Le vrai riche est celui qui méprise tout.

{{Apologie de la vie monastique — L. 2, n. 5.}} Voulez-vous voir d’un autre point de vue encore votre pauvreté et l’opulence de votre fils ? Allez, enlevez-lui son vêtement, le seul qu’il possède, chassez-le de sa demeure, renversez sa cellule, et vous ne le verrez pour cela ni chagrin ni affligé ; il vous saura gré de toutes ces persécutions, parce que vous le poussez plus loin dans la perfection ; tandis que, si l’on venait seulement vous voler dix drachmes, vous ne cesseriez de vous plaindre et de pleurer. Quel est donc le plus riche des ceux, de celui qui s’abat pour si peu, ou de celui qui méprise tous les biens de la terre ? Ne vous en tenez pas là ; chassez-le de pays en pays, et vous le verrez rire de cela comme de jeux d’enfant.
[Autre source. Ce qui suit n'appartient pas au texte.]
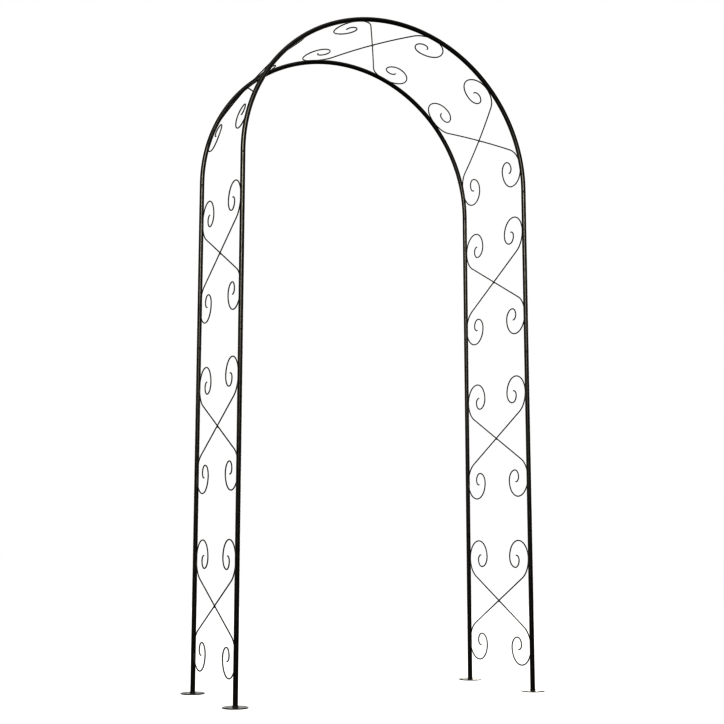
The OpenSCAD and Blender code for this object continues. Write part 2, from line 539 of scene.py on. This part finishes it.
@dataclass(frozen=True)
class PanelPlan:
    """Lays the nine panels out.

    Attributes:
        sizes: The frame's sizes.
        bay_shift: How far the arch scrolls sit from the middle of their bays, towards the right
            leg.
    """

    sizes: ArchFrame
    bay_shift: float = 35 * MM

    def leg_panel(self, side: Side, level: Level) -> Panel:
        """Lays out one flat panel of a leg.

        Args:
            side: The leg.
            level: Its place in the leg.

        Returns:
            The panel.
        """
        name = f"{side.value}_{level.value}"
        low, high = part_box(f"{name}_outer_scroll")
        middle = (low.z + high.z) / 2
        facing = Matrix.Rotation(math.pi if side is Side.LEFT else 0.0, 4, "Z")
        move = facing @ Matrix.Translation((self.sizes.hoop_r, 0, middle))
        return Panel(name, lambda point: move @ point, bent=False)

    def arch_panel(self, bay: Bay) -> Panel:
        """Lays out one bent panel of the arch.

        Args:
            bay: Its place in the arch.

        Returns:
            The panel.
        """
        hoop_r, spring_z = self.sizes.hoop_r, self.sizes.spring_z
        middle = (bay.value + 0.5) * math.pi / len(Bay) - self.bay_shift / hoop_r

        def bend(point: Vector) -> Vector:
            """Rolls the flat drawing round the hoop.

            Args:
                point: A point of the drawing.

            Returns:
                Its place in the arch.
            """
            angle = middle + point.z / hoop_r
            reach = hoop_r + point.x
            return Vector((reach * math.cos(angle), point.y, spring_z + reach * math.sin(angle)))

        return Panel(f"arch_{bay.name.lower()}", bend, bent=True)

    def panels(self) -> list[Panel]:
        """Lays out all nine panels.

        Returns:
            The panels, first those of the legs.
        """
        legs = [self.leg_panel(side, level) for side in Side for level in Level]
        return legs + [self.arch_panel(bay) for bay in Bay]


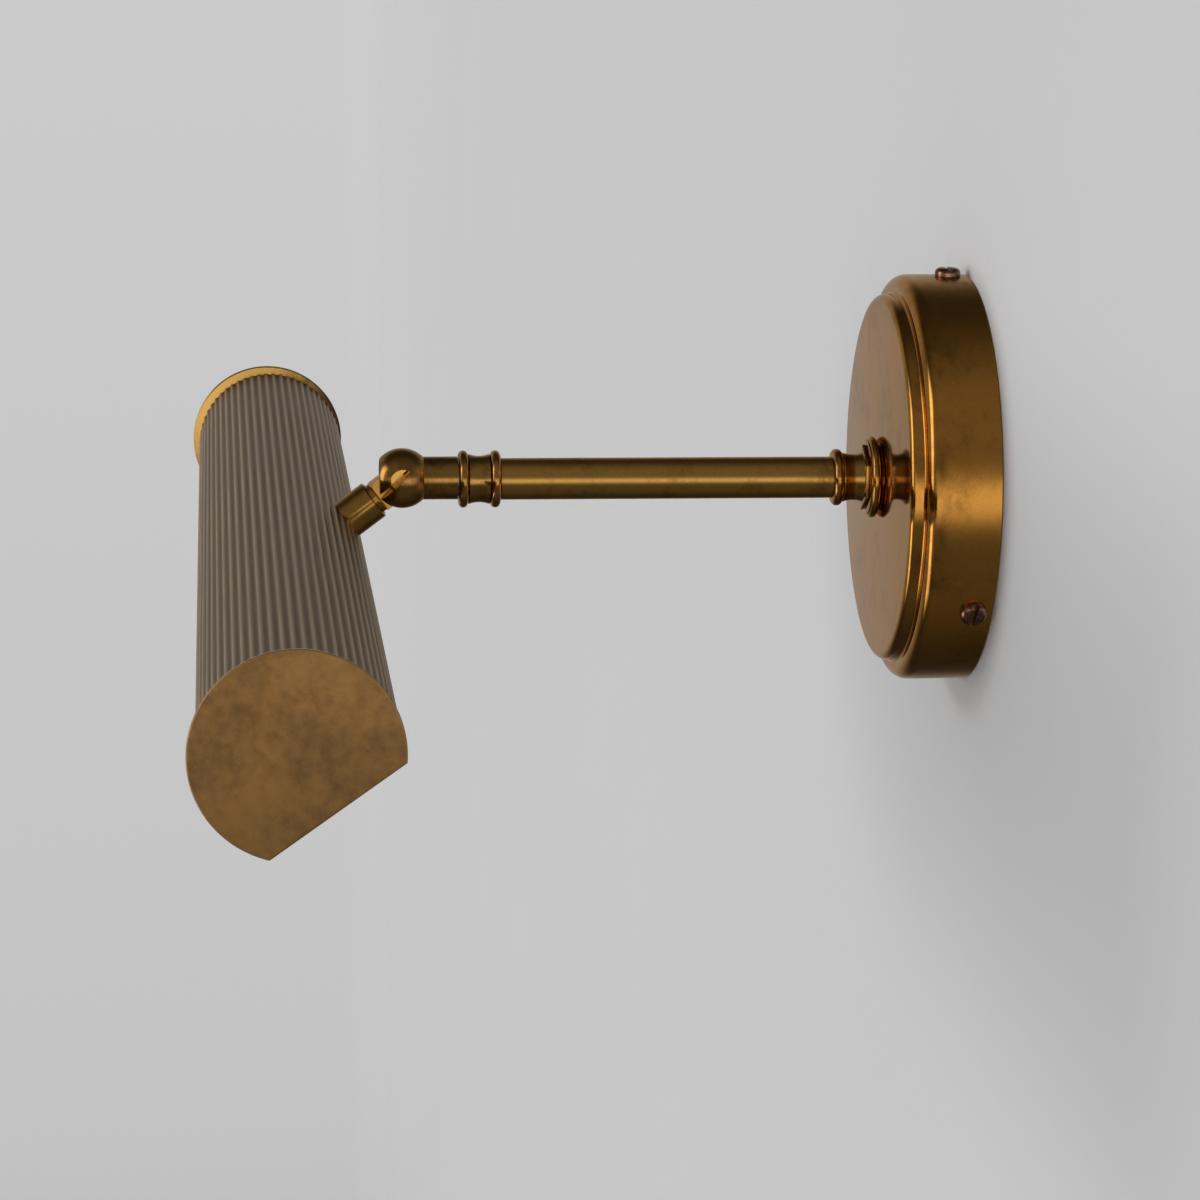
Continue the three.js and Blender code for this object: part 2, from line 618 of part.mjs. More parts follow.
for (const [word, side] of [["right", 1], ["left", -1]]) {
  const run = [
    [side * 1.3, -19, 0],
    [side * 1.3, -23, 0],
    [side * 1.7, -27, 0.3],
    [side * 4.4, -32.4, 1.3],
    [side * 9, -36.2, 2.3],
    [side * 13, -36.9, LAMP_RISE],
    [side * 21, -36.9, LAMP_RISE],
  ];
  place(stub, `shade_lead_${word}`, lead(1, run), leadSheath);
  const holderFrame = new THREE.Group(); // local +Y runs out along the lamp
  holderFrame.position.set(side * (EAR_X + GAP), -SHADE_REACH, LAMP_RISE);
  holderFrame.rotation.z = (-side * Math.PI) / 2;
  stub.add(holderFrame);
  place(holderFrame, `lampholder_${word}`, lampholder(), porcelain);
  place(
    holderFrame,
    `holder_nut_${word}`,
    hexNut(HOLDER_NUT_AF, BORE_R, -STRAP_THICK - 2 * GAP, 2.4),
    brightBrass,
  );
  place(holderFrame, `lamp_cap_${word}`, lampCap(), zincSteel);
  place(holderFrame, `lamp_glass_${word}`, lampGlass(), opalGlass);
}

export default pictureLight;
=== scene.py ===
"""A wall-mounted picture light in aged brass: a round stepped rose, a straight arm with beaded collars,
a slotted ball knuckle and a long fluted shade over two tubular lamps."""

import math

import bmesh
import bpy
from mathutils import Matrix, Vector


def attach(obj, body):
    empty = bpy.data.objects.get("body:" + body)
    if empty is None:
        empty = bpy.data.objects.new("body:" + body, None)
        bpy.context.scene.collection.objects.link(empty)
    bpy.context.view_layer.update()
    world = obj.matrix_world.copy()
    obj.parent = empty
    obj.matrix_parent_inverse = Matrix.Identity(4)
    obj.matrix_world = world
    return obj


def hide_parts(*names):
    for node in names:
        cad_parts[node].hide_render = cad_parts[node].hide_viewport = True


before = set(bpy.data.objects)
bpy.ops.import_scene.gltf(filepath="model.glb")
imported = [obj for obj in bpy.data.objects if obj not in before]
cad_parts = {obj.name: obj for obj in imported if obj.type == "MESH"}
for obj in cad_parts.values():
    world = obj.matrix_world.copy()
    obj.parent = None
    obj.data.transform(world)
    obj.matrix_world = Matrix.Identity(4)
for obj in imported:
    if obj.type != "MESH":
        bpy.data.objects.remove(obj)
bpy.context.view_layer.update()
scene = bpy.context.scene
scene.view_settings.view_transform = "Standard"
scene.cycles.use_denoising = True
mm = 0.001


# ---- Camera ----
# A long lens off the shade's right-hand end, a little above the arm and nearly along the wall.
def looking(azimuth, elevation, roll):
    """A camera's rotation: azimuth 0 looks along +Y and 90 along -X, in degrees."""
    a, e = math.radians(azimuth), math.radians(elevation)
    back = Vector((math.sin(a) * math.cos(e), -math.cos(a) * math.cos(e), math.sin(e)))
    right = (-back).cross(Vector((0, 0, 1))).normalized()
    level = Matrix((right, right.cross(-back), back)).transposed()
    return (level @ Matrix.Rotation(math.radians(roll), 3, "Z")).to_4x4()


lens = bpy.data.cameras.new("long_lens")
lens.sensor_width = 36
lens.lens = 108.03
lens.clip_start, lens.clip_end = 0.05, 50
camera = bpy.data.objects.new("long_lens", lens)
scene.collection.objects.link(camera)
camera.matrix_world = Matrix.Translation((0.8655, -0.1838, 0.1574)) @ looking(83.779, 12.183, 0.816)
scene.camera = camera


# ---- Studio ----
# A pale painted wall and a pale floor that fade into a pale room, and a soft lamp from the upper left.
# Polished brass mirrors a dim room instead: light walls, a long low window and a tall narrow one.
class Field:
    """A number, vector or colour that varies over a surface. + - * on numbers add Math nodes."""

    def __init__(self, finish, socket):
        self.finish, self.socket = finish, socket

    def _math(self, operation, first, second):
        return self.finish.node("ShaderNodeMath", {"operation": operation}, {0: first, 1: second})

    def __add__(self, other):
        return self._math("ADD", self, other)

    def __sub__(self, other):
        return self._math("SUBTRACT", self, other)

    def __rsub__(self, other):
        return self._math("SUBTRACT", other, self)

    def __mul__(self, other):
        return self._math("MULTIPLY", self, other)

    def __abs__(self):
        return self._math("ABSOLUTE", self, 0.0)

    __radd__, __rmul__ = __add__, __mul__

    def part(self, name):
        """One coordinate of a vector, X, Y or Z."""
        return self.finish.node("ShaderNodeSeparateXYZ", {}, {0: self}, name)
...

Mais vous, si l’on vous chassait seulement de votre patrie, vous éprouveriez la plus vive douleur et vous ne pourriez supporter ce malheur. Votre fils, comme si toute la terre et la mer étaient à lui, passera aussi gaîment et sans plus de peine de ces lieux à d’autres, que vous, quand vous vous promenez dans vos terres ; encore même le fera-t-il plus facilement… Celui qui peut se procurer partout nourriture et boisson, habitation et repos, qui, loin de se plaindre de son état, y vit plus agréablement que vous dans le vôtre, est évidemment plus heureux que tous les riches comme vous, qui ne peuvent vivre que dans leur maison. C’est pourquoi celui-là ne saurait jamais se plaindre de sa pauvreté. Non seulement cette richesse est la meilleure, la plus abondante, la plus agréable, mais encore elle est le plus à l’abri des voleurs, elle ne peut ni dégénérer en pauvreté, ni être soumise aux incertitudes de l’avenir, ni connaître les soucis, ni prêter à l’envie, elle procure l’admiration, l’estime et la louange générale. Il en va tout au contraire pour vous.